Volviendo a las castañeras, es lo único que se mantiene igual en mi memoria infantil de aquellos largos inviernos, en lo que los charcos amanecían helados desde noviembre hasta bien entrado febrero, siendo casi un ritual pisotearlos camino del colegio para, a la vuelta a casa, comprobar que seguían envueltos en hielo. El inconfundible aroma a castañas asadas nos transporta súbitamente a la niñez y a la Navidad.
En la actualidad, esta época del año se ha llenado de fiestas y días que pretenden imponernos como tradiciones de no sé bien qué. Se empieza con Halloween; continuamos con el Black Friday; las navidades se adelantan a finales de noviembre abusando de iluminación; Papá Noel, que en mi época creo que tenía prohibida la entrada en el país -el régimen siempre cuidó mucho las fronteras-, ahora ya tiene su cabalgata compitiendo con la de los Reyes Magos; en enero tenemos el 'Blue Monday' y, unas semanas después, irrumpen los carnavales. Antes, todos estos acontecimientos no existían.
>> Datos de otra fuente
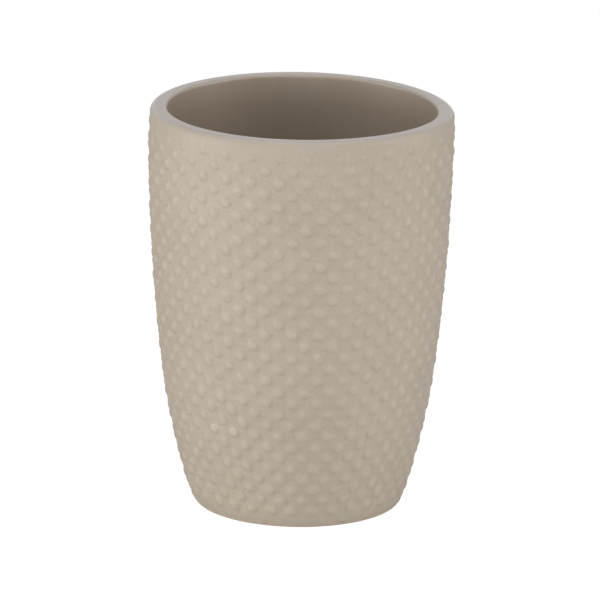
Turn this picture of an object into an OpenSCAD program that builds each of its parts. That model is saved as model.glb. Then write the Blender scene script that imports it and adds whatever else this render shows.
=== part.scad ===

En cambio, recuerdo bien las paveras que en torno a las navidades merodeaban por los alrededores del Mercado del Val o los serenos yendo casa por casa solicitando el aguinaldo. Ya saben que cualquier tiempo pasado no fue mejor, fue simplemente vivido, recordado y bien adornado por la memoria.
La tradición dice que fueron los gallegos quienes llenaron España de puntos de venta de castañas y permitiendo que el negocio pasase de padres a hijos. Actualmente, apenas utilizan el papel de periódico para hacer sus cucuruchos, este año están a cuatro euros la docena y pueden servir para sacar a algunos las castañas del fuego que, después de las últimas declaraciones ante el juez del comisionista y condecorado por el gobierno de Sánchez, Víctor de Aldama, muchos están muy necesitados.